The chosen conceptual framework, design and research methods are appropriate to the twin aims of the project, namely:

1. To uncover continuities in dream theory and its application from its roots in Judaism and Classical Antiquity, through early Christianity to the rise of Islam; and

2. To discover how dreams and visions were used as tools of religious control and to justify violence, especially against adherents of other religions.

 

Dreams and dream interpretation have been approached from many different angles in recent scholarship. Stewart’s (2002) study of erotic dreams and nightmares from Greco-Roman times to the present, for example, takes an anthropological approach. A gender-studies approach was taken by Neil (forthcoming). Domhoff (2003) takes a neuro-cognitive development approach to his work on dreams in social psychology. The current project will take as its starting point the literary-critical approach to Classical dream theory in Greek and Roman literature, as outlined by Dossey (2013). As an example of the literary-critical comparative method, the conceptual framework for categorising dreams provided by Kenny (1996) may be compared with that of Gregory the Great’s Dialogues. Kenny identified six types of dream in her study of ninth-century Byzantine hagiography:

 

  • The personal-mnemic dream, which includes everyday matters in the dreamer’s life;

  • The medical-somatic dream, which includes those episodes related to the workings of the body;

  • The prophetic dream, which presents aspects of future events;

  • The archetypal-spiritual dream, in which the dreamer explores existential questions, and which results in some transformation of behaviour;

  • Nightmares, with upsetting or frightening images;

  • Lucid dreams, in which the dreamer is aware of experiencing a dream and then consciously alter[s] the events.

 

Only Kenny’s sixth type – lucid dreams – has no parallel in Gregory’s analysis of the six ways that dreams come to the soul (Dial. 4.50; De Vogüé and Antin 1980:172; trans. Zimmerman 1983:261):

 

  • by a full stomach;

  • by an empty stomach;

  • by the illusions of the Devil, ‘the master of deceit’.
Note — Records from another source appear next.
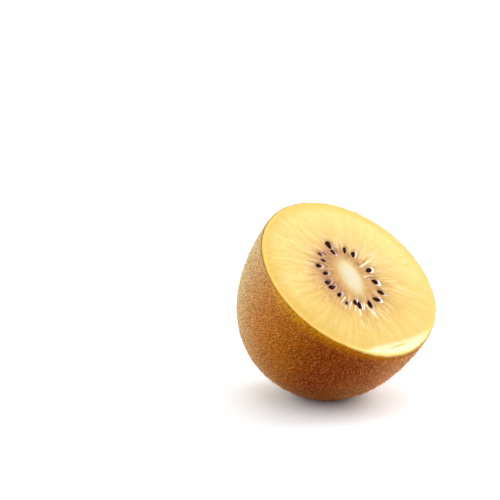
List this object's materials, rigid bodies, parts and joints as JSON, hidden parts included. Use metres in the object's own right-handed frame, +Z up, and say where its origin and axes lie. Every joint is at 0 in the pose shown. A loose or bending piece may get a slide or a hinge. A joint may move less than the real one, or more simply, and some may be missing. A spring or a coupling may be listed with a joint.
{
  "type": "golden kiwi fruit half",
  "caption": "Golden kiwi fruit cut across its middle, resting on its side with the cut face up and forward, seeds set round a pale pith.",
  "frame": {"origin": "on the resting surface, in the small flat foot where the fruit's lowest point comes", "axes": "+Z up, -Z out of the flat foot, -Y the way the leaning cut face looks, +X to the right when the cut face is seen from the front"},
  "size_m": [0.0486, 0.0507, 0.048],
  "materials": {
    "flesh": "moist, slightly glossy cut fruit flesh",
    "skin": "matt brown skin with a fine short down",
    "seed": "smooth wet dark brown seed coat"
  },
  "bodies": {
    "root": {"kiwi_half": "flesh"}
  },
  "joints": []
}
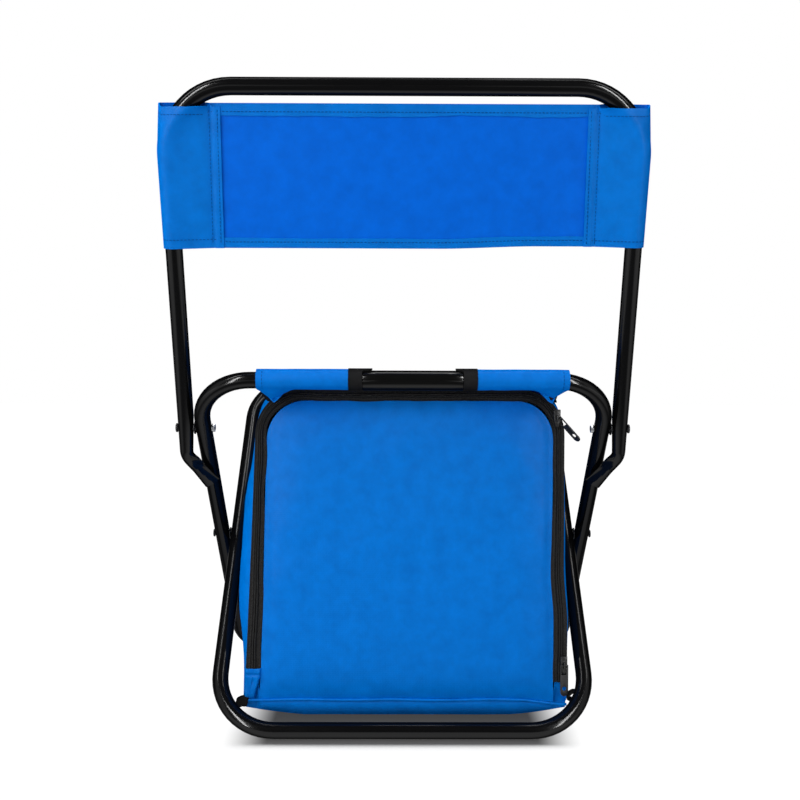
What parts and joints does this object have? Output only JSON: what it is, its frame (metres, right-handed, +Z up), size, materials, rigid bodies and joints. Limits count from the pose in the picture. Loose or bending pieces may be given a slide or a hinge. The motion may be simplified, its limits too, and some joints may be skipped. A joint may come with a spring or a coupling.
{
  "type": "folding cooler stool",
  "caption": "Folding stool with crossed tube frames, a fabric seat with a hand hold, a swinging fabric-band backrest and a zipped insulated cooler bag hung under the seat.",
  "frame": {"origin": "on the floor under the middle of the whole stool, as it stands open", "axes": "+Z up, +Y the way the sitter faces, +X to the right as seen from behind"},
  "size_m": [0.425, 0.3402, 0.5772],
  "materials": {
    "black_paint": "gloss black powder coat on steel tube",
    "black_plastic": "smooth glossy black plastic sleeve",
    "black_webbing": "black woven binding and zip tape",
    "zinc_steel": "bright zinc plate",
    "blue_cloth": "blue woven polyester",
    "coated_cloth": "coated side of the blue polyester",
    "white_foam": "white closed-cell foam sheet",
    "silver_foil": "silver foil lining",
    "black_zinc": "dark plated zinc and steel"
  },
  "bodies": {
    "cooler_seat": {"cross_rivet_left": "zinc_steel", "cross_rivet_right": "zinc_steel", "cross_washer_left": "zinc_steel", "cross_washer_right": "zinc_steel", "seat_cloth": "blue_cloth", "hand_hold_binding": "black_webbing", "seat_edge_left": "black_webbing", "seat_edge_right": "black_webbing", "cooler_shell": "blue_cloth", "cooler_foam": "white_foam", "cooler_lining": "silver_foil"},
    "outer_frame": {"outer_frame_tube": "black_paint", "hand_grip": "black_plastic", "rear_sleeve_left": "blue_cloth", "rear_sleeve_right": "blue_cloth", "grip_binding_left": "black_webbing", "grip_binding_right": "black_webbing", "backrest_bolt_left": "black_zinc", "backrest_bolt_right": "black_zinc", "backrest_nut_left": "zinc_steel", "backrest_nut_right": "zinc_steel", "backrest_washer_left": "zinc_steel", "backrest_washer_right": "zinc_steel"},
    "inner_frame": {"inner_frame_tube": "black_paint", "front_sleeve": "blue_cloth"},
    "cooler_rear": {"bag_zip_tape": "black_webbing", "zip_end_cover": "blue_cloth", "door_hinge_seam": "blue_cloth", "corner_tab_left": "black_webbing", "corner_tab_right": "black_webbing"},
    "cooler_door": {"door_cloth": "blue_cloth", "door_foam": "white_foam", "door_lining": "silver_foil", "door_zip_tape": "black_webbing", "door_zip_end_cover": "blue_cloth"},
    "lower_slider": {"lower_slider": "black_zinc"},
    "lower_pull": {"lower_pull": "black_zinc"},
    "upper_slider": {"upper_slider": "black_zinc"},
    "upper_pull": {"upper_pull": "black_zinc"},
    "backrest": {"backrest_tube": "black_paint", "backrest_band": "coated_cloth"}
  },
  "joints": [
    {"name": "outer_frame_fold", "type": "hinge", "parent": "cooler_seat", "child": "outer_frame", "pos_m": [0, 0.02473, 0.16536], "axis": [-1, 0, 0], "range_deg": [0, 36], "deforming": ["cooler_shell", "cooler_foam", "cooler_lining", "seat_cloth", "hand_hold_binding", "seat_edge_left", "seat_edge_right"]},
    {"name": "inner_frame_fold", "type": "hinge", "parent": "cooler_seat", "child": "inner_frame", "pos_m": [0, 0.02473, 0.16536], "axis": [1, 0, 0], "range_deg": [0, 36]},
    {"name": "cooler_collapse", "type": "slide", "parent": "cooler_seat", "child": "cooler_rear", "axis": [0, 1, 0], "range_m": [0, 0.084]},
    {"name": "cooler_door_hinge", "type": "hinge", "parent": "cooler_rear", "child": "cooler_door", "pos_m": [0.0085, -0.07707, 0.028], "axis": [1, 0, 0], "range_deg": [0, 90]},
    {"name": "lower_slider_run", "type": "slide", "parent": "cooler_rear", "child": "lower_slider", "axis": [0, 0, 1], "range_m": [0, 0.1]},
    {"name": "lower_pull_flip", "type": "hinge", "parent": "lower_slider", "child": "lower_pull", "pos_m": [0.1531, -0.08307, 0.0585], "axis": [-1, 0, 0], "range_deg": [0, 150]},
    {"name": "upper_slider_run", "type": "slide", "parent": "cooler_rear", "child": "upper_slider", "axis": [0, 0, -1], "range_m": [0, 0.1]},
    {"name": "upper_pull_flip", "type": "hinge", "parent": "upper_slider", "child": "upper_pull", "pos_m": [0.1531, -0.08307, 0.289], "axis": [-0.7431, 0, -0.6691], "range_deg": [0, 150]},
    {"name": "backrest_swing", "type": "hinge", "parent": "outer_frame", "child": "backrest", "pos_m": [0, -0.07262, 0.27887], "axis": [-1, 0, 0], "range_deg": [0, 93]}
  ],
  "couplings": [
    {"joint": "inner_frame_fold", "follows": "outer_frame_fold", "ratio": 1},
    {"joint": "cooler_collapse", "follows": "outer_frame_fold", "m_per_rad": 0.1336}
  ]
}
  • by both thought and illusion: Dreams follow many cares (Eccl. 5:2);

  • by divine revelation: e.g. Joseph’s dreams (Gen. 37:5-10);

  • by both thoughts in our mind and revelation, e.g. Nebuchadnezzar (Dan. 2:29-31).

 

The combination of these theoretical approaches will provide a fresh look at material that has been covered by other scholars, as well as an innovative approach to material that has not yet been made a focus of analysis and comparison.